Right. No, I wouldn't leave either, not without a guide. [ If only she remembered the hike out here. If only she'd listened to Edwin. If only he were here to talk her through the waves of panic and despair.

If only, if only. ]
Besides, we're not the only people who could be out here. I mean, if Edwin and I made this trek, other people might.

[ There's always hope. There has to be hope. ]

In the meantime, I'm with you guys. I'll keep doing my part to keep us fed and safe.

[ Even though it could mean the worst. Hannah winces at a sudden thought-- ]

Even if it means we find some of those cute little frogs and have to roast them for dinner.
datgirl: (team mom)

[personal profile] datgirl 2025-04-26 12:35 am (UTC)(link)
[ Hannah chooses not to think about the implications about last winter, focusing instead on the fact that they've clearly been working to prevent that from happening again.

More important right now, though, is the fact that she has earned Melissa's trust. Maybe not fully, but enough that Melissa feels like she can share tidbits about the year before, the team's dynamics, and even something as simple as being told she's nice to have around. Hannah wonders about Melissa herself: what's her family like, do they know she's gay, do they support her? She's a good kid. She deserves a good home life.

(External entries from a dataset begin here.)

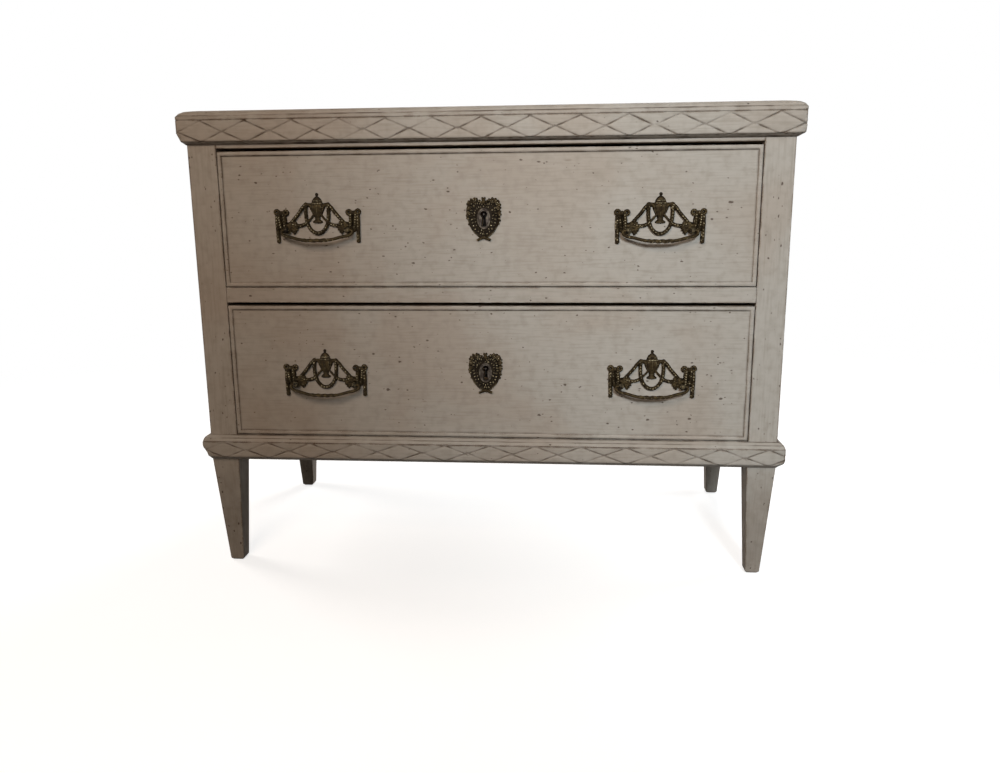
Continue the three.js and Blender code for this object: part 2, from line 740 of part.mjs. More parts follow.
function handlePlate() {
  const urn = turned(urnShares.map(([out, up]) => [out * urnRadius, up * urnHeight]), barSides, alongZ);
  const solids = [urn.scale([1, urnDepthShare, 1]).translate([0, 0, finialRise - urnHeight])];
  const loopHalf = ropeShares.loop.map((share) => onHandle(share, -1));
  const loopRest = ropeShares.loop.toReversed().slice(1).map((share) => onHandle(share, 1));
  solids.push(bar([...loopHalf, ...loopRest], ropeRadius, 4 * ropeSteps, ropeSides));
  const bossPlace = (side) => [(side * boltSpacing) / 2, 0, -boltDrop];
  for (const side of [-1, 1]) {
    for (const name of ["festoon", "swag", "ribbon", "tail"]) {
      const points = ropeShares[name].map((share) => onHandle(share, side));
      solids.push(bar(points, ropeRadius, ropeSteps, ropeSides));
    }
    for (const share of bowShares) {
      const loop = new THREE.TorusGeometry(loopRadius, loopWire, ropeSides - 1, barSides - 1);
      solids.push(solidOf(loop.rotateX(Math.PI / 2)).translate(onHandle(share, side).toArray()));
    }
    solids.push(ball(knotRadius, 1).translate(onHandle(knotShare, side).toArray()));
    solids.push(ball(leafRadius, leafDepthShare).translate(onHandle(leafShare, side).toArray()));
    const boss = rod(bossRadius, -bossThickness, 0, barSides, alongY);
    solids.push(boss.translate(bossPlace(side)));
  }
  const reach = handleHalfWidth + handleHeight;
  const slice = block([-reach, -castingDepth, -reach], [reach, -seatGap, reach]);
  const holes = [-1, 1].map((side) => {
    const hole = rod(boltHoleRadius, -castingDepth - overrun, overrun, barSides, alongY);
    return hole.translate(bossPlace(side));
  });
  return cutAway(joined(solids).intersect(slice), holes);
}

// Eye bolt through the casting and the drawer front, with its nut on the inside
function handleBolt() {
  const neck = -bossThickness - seatGap;
  const eye = -boltReach;
  const profile = [
    [0, eye - boltHeadRadius],
    [boltHeadRadius / 2, eye - boltHeadRadius + seatGap],
    [boltHeadRadius, eye - boltHeadRadius / 3],
    [boltHeadRadius, eye + boltHeadRadius / 3],
    [boltRadius, neck],
    [boltRadius, frontThickness + nutThickness + seatGap + boltRadius],
    [0, frontThickness + nutThickness + seatGap + boltRadius],
  ];
  const half = nutSide / 2;
  const nutNear = frontThickness + seatGap;
  const nut = block([-half, nutNear, -half], [half, nutNear + nutThickness, half]);
  const hole = rod(bailEyeRadius, -boltHeadRadius - overrun, boltHeadRadius + overrun, barSides, alongX);
  return joined([turned(profile, barSides, alongY), nut]).subtract(hole.translate([0, eye, 0]));
}

// Across, forward and down, as shares of the half spacing, the bow and the drop
const bailShares = [
  [1.12, 0, 0], [1.165, 0.035, 0.091], [1.158, 0.139, 0.267], [1.104, 0.296, 0.442], [1.008, 0.47, 0.564],
  [0.875, 0.635, 0.636], [0.75, 0.757, 0.727], [0.577, 0.896, 0.867], [0.385, 0.974, 0.964], [0, 1, 1],
];

// Hangs from the two eyes and bows forward to its grip
function bail() {
  const half = boltSpacing / 2;
  const place = ([across, forward, down], side) => {
    return new THREE.Vector3(side * across * half, -forward * bailBow, -down * bailDrop);
  };
  const left = [new THREE.Vector3(bailPinInset - half, 0, 0), ...bailShares.map((share) => place(share, -1))];
  const right = left.toReversed().slice(1).map((point) => new THREE.Vector3(-point.x, point.y, point.z));
  const wire = bar([...left, ...right], bailRadius, bailSteps, barSides - 2);
  const profile = [
    [0, -gripLength / 2], [bailRadius, -gripLength / 2], [gripRadius, -gripLength / 3],
    [gripRadius, gripLength / 3], [bailRadius, gripLength / 2], [0, gripLength / 2],
  ];
  const grip = turned(profile, barSides, alongX);
  return joined([wire, grip.translate([0, -bailBow, -bailDrop])]);
}

// Escutcheon, around the middle of the keyhole

const ribbonEndShares = [[0.04, 0.78], [0.16, 0.9], [0.34, 1]];
const curlShares = [[0.62, 0.72], [0.86, 0.78]];

// Right half of the leafwork's outline, from the top down
const leafworkShares = [
  [0, 0.78], [0.7, 0.86], [0.95, 0.7], [1, 0.2], [0.92, -0.22], [0.66, -0.62], [0.3, -0.9], [0, -0.94],
];

function escutcheon() {
  const across = escutcheonWidth / 2;
  const up = escutcheonHeight / 2;
  const plate = rod(shieldHeight / 2, -shieldThickness, 0, barSides + ropeSteps, alongY);
  const wreath = new THREE.TorusGeometry(wreathHeight / 2, wreathWire, ropeSides, barSides + ropeSteps);
  const halfLeafwork = leafworkShares.map(([out, rise]) => new THREE.Vector2(out * across, rise * up));
  const otherHalf = halfLeafwork.toReversed().slice(1, -1).map(({ x, y }) => new THREE.Vector2(-x, y));
  const leafwork = prismY([...halfLeafwork, ...otherHalf], -leafworkThickness, 0);
  const stem = [new THREE.Vector3(0, 0, up - knobRadius), new THREE.Vector3(0, 0, wreathHeight / 2)];
  const solids = [
    plate.scale([shieldWidth / shieldHeight, 1, 1]),
    solidOf(wreath.rotateX(Math.PI / 2)).scale([wreathWidth / wreathHeight, 1, 1]),
    leafwork,
    ball(knobRadius, 1).translate([0, 0, up - knobRadius]),
    bar(stem, curlWire, 1, ropeSides),
  ];
  for (const side of [-1, 1]) {
    for (const [out, rise] of curlShares) {
      const curl = new THREE.TorusGeometry(curlRadius, curlWire, ropeSides - 1, barSides - 1);
      const place = [side * (out * across - curlWire), 0, rise * up];
      solids.push(solidOf(curl.rotateX(Math.PI / 2)).translate(place));
    }
    const end = ribbonEndShares.map(([out, down]) => new THREE.Vector3(side * out * across, 0, -down * up));
    solids.push(bar(end, curlWire, 2, ropeSides));
  }
  const slice = block([-up, -castingDepth, -up], [up, -seatGap, up]);
  const keyhole = prismY(keyholeOutline(), -castingDepth - overrun, overrun);
  return joined(solids).intersect(slice).subtract(keyhole);
}

// Lock, around the middle of the keyhole on the face of the drawer front

function lockBolt(sizes) {
  const half = lockBoltWidth / 2;
  const top = sizes.height / 2 - lockBoltInset;
  return block(
    [-half, boltMiddle - lockBoltThickness / 2, lockBoltFoot],
    [half, boltMiddle + lockBoltThickness / 2, top],
  );
}

// Iron plate and case inside the front, with a keeper for the bolt and a drill pin for the key
function lock(sizes) {
  const near = frontThickness + seatGap;
  const plateFar = near + lockPlateThickness;
  const neckTop = sizes.height / 2 - lockNeckInset;
  const shoulder = lockCaseHeight / 2 + keeperWall;
  const outline = [
    [-lockPlateWidth / 2, -shoulder], [lockPlateWidth / 2, -shoulder], [lockPlateWidth / 2, shoulder],
    [lockNeckWidth / 2, shoulder + keeperHeight], [lockNeckWidth / 2, neckTop], [-lockNeckWidth / 2, neckTop],
    [-lockNeckWidth / 2, shoulder + keeperHeight], [-lockPlateWidth / 2, shoulder],
  ].map(([x, z]) => new THREE.Vector2(x, z));
  const plate = prismY(outline, near, plateFar);
  const body = block(
    [-lockCaseWidth / 2, near, -lockCaseHeight / 2],
    [lockCaseWidth / 2, near + lockCaseDepth, lockCaseHeight / 2],
  );
  const half = lockBoltWidth / 2;
  const boltNear = boltMiddle - lockBoltThickness / 2;
  const boltFar = boltMiddle + lockBoltThickness / 2;
  const keeper = block(
    [-half - keeperWall, near, neckTop - keeperHeight],
    [half + keeperWall, boltFar + keeperWall, neckTop],
  );
  const channel = block([-half, boltNear, lockBoltFoot], [half, boltFar, neckTop + overrun], lockBoltGap);
  const keyway = prismY(keyholeOutline(), near - overrun, near + lockCaseDepth - keeperWall);
  const pinZ = keyholeHeight / 2 - keyholeHead;
  const pin = rod(drillPinRadius, -drillPinInset, near + lockCaseDepth - overrun / 2, barSides, alongY);
  const hollowed = cutAway(joined([plate, body, keeper]), [channel, keyway]);
  return joined([hollowed, pin.translate([0, 0, pinZ])]);
}

// Assembly

const commode = new THREE.Group();
commode.position.y = (frontReach - caseDepth) / 2;

for (const [sideName, side] of Object.entries(sideNames)) {
  piece(commode, `front_${sideName}_post`, post(side, false), paint);
  piece(commode, `rear_${sideName}_post`, post(side, true), paint);
  piece(commode, `${sideName}_side_panel`, sidePanel(side), paint);
  piece(commode, `lower_${sideName}_runner`, runner(side, bottomRailTop, lowerRunnerThickness), bareWood);
  piece(commode, `upper_${sideName}_runner`, runner(side, middleRailTop, upperRunnerThickness), bareWood);
  const upperSideTop = middleRailTop + bottomClearance + drawerSizes(upperOpeningHeight).sideTop;
  piece(commode, `${sideName}_kicker`, kicker(side, upperSideTop), bareWood);
}
piece(commode, "frieze_rail", rail(false, railLevels.frieze, true), paint);
piece(commode, "middle_rail", rail(false, railLevels.middle, true), paint);
piece(commode, "bottom_rail", rail(false, railLevels.bottom, false), paint);
piece(commode, "rear_top_rail", rail(true, railLevels.frieze, false), bareWood);
piece(commode, "rear_bottom_rail", rail(true, railLevels.bottom, false), bareWood);
piece(commode, "back_panel", backPanel(), bareWood);
piece(commode, "bottom_board", bottomBoard(), bareWood);
piece(commode, "top_board", topBoard(), paint);
for (const place of ["front", "left", "right"]) {
  const top = moulding(topMouldingProfile(), place, topOverhang, topCorner);
  const base = moulding(baseMouldingProfile(), place, baseProjection, baseCorner);
  piece(commode, `top_moulding_${place}`, top, paint);
  piece(commode, `base_moulding_${place}`, base, paint);
}

const drawers = [
  { name: "lower", bottom: bottomRailTop, openingHeight: lowerOpeningHeight },
  { name: "upper", bottom: middleRailTop, openingHeight: upperOpeningHeight },
];
for (const { name, bottom, openingHeight } of drawers) {
  const sizes = drawerSizes(openingHeight);
  const drawer = new THREE.Group();
  drawer.position.z = bottom + bottomClearance;
  commode.add(drawer);
  piece(drawer, `${name}_drawer_front`, drawerFront(sizes, handleMoves[name]), paint);
  piece(drawer, `${name}_drawer_left_side`, drawerSide(sizes, -1), bareWood);
  piece(drawer, `${name}_drawer_right_side`, drawerSide(sizes, 1), bareWood);
  piece(drawer, `${name}_drawer_back`, drawerBack(sizes), bareWood);
  piece(drawer, `${name}_drawer_bottom`, drawerBottom(sizes), bareWood);
  piece(drawer, `${name}_cock_bead`, cockBead(sizes), paint);

  const fittings = new THREE.Group();
  fittings.position.set(0, frontSetback, sizes.height / 2);
  drawer.add(fittings);
  piece(fittings, `${name}_escutcheon`, escutcheon(), castBrass);
  piece(fittings, `${name}_lock`, lock(sizes), iron);
  piece(fittings, `${name}_lock_bolt`, lockBolt(sizes), iron);

  for (const [sideName, side] of Object.entries(sideNames)) {
    const [shift, rise] = handleMoves[name][sideName];
    const handle = new THREE.Group();
    handle.position.set(side * handlePlace + shift, 0, rise);
    fittings.add(handle);
    piece(handle, `${name}_${sideName}_handle_plate`, handlePlate(), castBrass);
    for (const [endName, end] of Object.entries(sideNames)) {
      const place = new THREE.Group();
      place.position.set((end * boltSpacing) / 2, 0, -boltDrop);
      handle.add(place);
      piece(place, `${name}_${sideName}_handle_${endName}_bolt`, handleBolt(), castBrass);
    }
    const swing = new THREE.Group();
    swing.position.set(0, -boltReach, -boltDrop);
    handle.add(swing);
    piece(swing, `${name}_${sideName}_bail`, bail(), castBrass);
  }
}

export default commode;
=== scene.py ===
import random
from math import asin, atan2, cos, pi, radians, sin

import bmesh
import bpy
from mathutils import Matrix, Vector, noise
from mathutils.geometry import delaunay_2d_cdt


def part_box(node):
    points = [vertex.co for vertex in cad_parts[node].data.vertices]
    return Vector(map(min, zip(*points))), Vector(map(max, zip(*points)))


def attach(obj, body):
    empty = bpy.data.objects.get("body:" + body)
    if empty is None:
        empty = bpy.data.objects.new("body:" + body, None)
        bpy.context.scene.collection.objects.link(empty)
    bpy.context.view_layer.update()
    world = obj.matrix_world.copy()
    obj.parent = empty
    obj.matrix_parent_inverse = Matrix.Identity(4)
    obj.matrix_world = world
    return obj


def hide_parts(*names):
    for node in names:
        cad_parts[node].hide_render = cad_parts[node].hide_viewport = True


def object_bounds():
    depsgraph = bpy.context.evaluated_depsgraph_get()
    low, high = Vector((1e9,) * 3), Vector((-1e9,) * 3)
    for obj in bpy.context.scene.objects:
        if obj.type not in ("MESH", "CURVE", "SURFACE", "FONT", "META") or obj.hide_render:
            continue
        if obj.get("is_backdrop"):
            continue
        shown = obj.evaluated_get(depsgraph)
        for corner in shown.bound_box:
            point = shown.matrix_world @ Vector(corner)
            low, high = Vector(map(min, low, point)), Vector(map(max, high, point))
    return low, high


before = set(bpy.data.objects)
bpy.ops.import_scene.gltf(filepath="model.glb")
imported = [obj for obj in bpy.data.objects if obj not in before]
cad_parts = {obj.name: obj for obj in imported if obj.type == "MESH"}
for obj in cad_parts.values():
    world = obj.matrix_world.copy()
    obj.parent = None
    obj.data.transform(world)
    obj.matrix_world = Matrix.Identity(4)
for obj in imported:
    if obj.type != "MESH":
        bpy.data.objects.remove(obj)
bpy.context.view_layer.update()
scene = bpy.context.scene
MM = 0.001

# Where the chest is seen from: a camera a little right of its middle and below its top, tipped down,
# with a view as wide as a telephone's.
eye_place = (0.1398, -1.62335, 0.6365)
eye_turn, eye_tip, eye_lean = -0.0822, 0.2091, -0.0079
eye_lens, eye_far = 29.736, 200


def set_out(name, data):
    made = bpy.data.objects.new(name, data)
    scene.collection.objects.link(made)
    return made


flat_share = cos(eye_tip)
ahead = Vector((sin(eye_turn) * flat_share, cos(eye_turn) * flat_share, -sin(eye_tip)))
level = Vector((cos(eye_turn), -sin(eye_turn), 0))
upright = level.cross(ahead)
across = cos(eye_lean) * level + sin(eye_lean) * upright
upward = cos(eye_lean) * upright - sin(eye_lean) * level
camera = set_out("camera", bpy.data.cameras.new("camera"))
camera.data.lens = eye_lens
camera.data.clip_end = eye_far
turn = Matrix((across, upward, -ahead)).transposed().to_4x4()
camera.matrix_world = Matrix.Translation(eye_place) @ turn
scene.camera = camera
scene.view_settings.view_transform = "Standard"


# The room: a pale floor that fades into white. Cool daylight falls high from the right and leaves the left
# side of the chest and its feet to a weaker, warmer light. Soft lamps stand behind and beside it.

# Adds a shader node to the tree that its inputs come from, or to a tree that is given
def add(kind, inputs=(), tree=None, **settings):
    for value in dict(inputs).values():
        tree = getattr(value, "id_data", tree)
    made = tree.nodes.new("ShaderNode" + kind)
    for key, value in settings.items():
        setattr(made, key, value)
    for key, value in dict(inputs).items():
        if isinstance(value, bpy.types.NodeSocket):
            tree.links.new(value, made.inputs[key])
        else:
            made.inputs[key].default_value = value
    return made


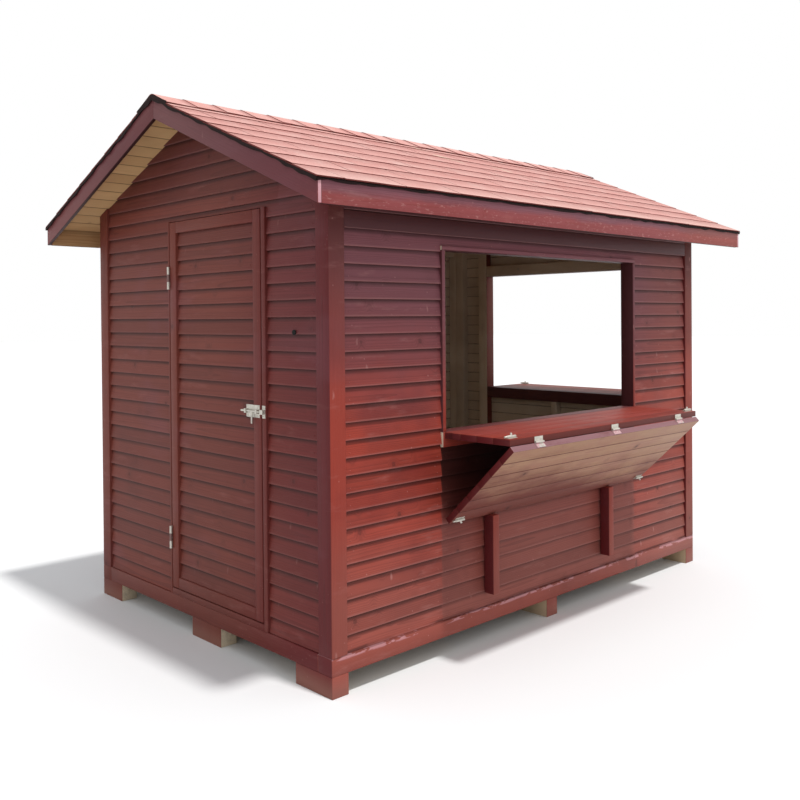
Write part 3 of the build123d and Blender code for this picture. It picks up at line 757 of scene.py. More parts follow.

They all do.

She smiles back, comfortable and encouraging. ]


I bet I'd be better if I could find more food. [ There are some mushrooms just to her right. She bends to grab them. ] That means a lot. It sounds pretty dumb, but it's nice to know at least one person likes you enough to just talk.
datgirl: (horny little frog)

[personal profile] datgirl 2025-04-27 09:52 pm (UTC)(link)
I'm sure she is.

[ And Hannah means that. Trauma can do so much to a kid, even if everything else in their life is good. She would know. There's nothing quite like staring life and death in the face, feeling it in the flesh, to change a person.

She takes a few steps past Melissa, eyes on the ground, still hoping for more than mushrooms. ]


I did sports in high school too. Started our ultimate frisbee team. We were really good.
datgirl: (spirit)

[personal profile] datgirl 2025-04-29 04:40 pm (UTC)(link)
[ Not being able to get a word in edgewise is nice, actually. It's the first time she's seen Melissa so engaged and lively, and she finds it endearing. And it reminds her, again, that these are just kids, just starting to peek at adulthood, at the pain and promise of life. They're just kids. None of this is fair. They should've made it to nationals. They should've competed and maybe won. They should've gone home, graduated, gone to college. And Hannah should've come here with Edwin and Kodi, found the frogs, done all their science, and gone back home to publish their findings. Life shouldn't have brought any of them here to die, to starve.

But at least there's their love of sports, and at least there are berries. Hannah follows Mel and kneels next to the bush, plucking whole branches off to get more food with each handful. ]


Good eye. These smell so good. [ She resists the urge to have a few right now. It wouldn't be fair to the others. ]

I love ultimate. I miss playing. I keep trying to get labmates to play-- not even compete, just play for fun-- but I haven't had any luck. Edwin's not-- wasn't bad at it. I went easy on him. He liked to throw. He had a strong arm.
datgirl: (tied to an airplane seat)

[personal profile] datgirl 2025-04-30 12:14 pm (UTC)(link)
[ Collecting berries might just hide the pain that flashes across Hannah's face. She nods, more for herself than in any hope that Melissa might see it in her peripheral vision. She needs a second. She's been actively not thinking about him, because if she does, she'll stop moving, stop contributing. There will be no reason not to kill her. ]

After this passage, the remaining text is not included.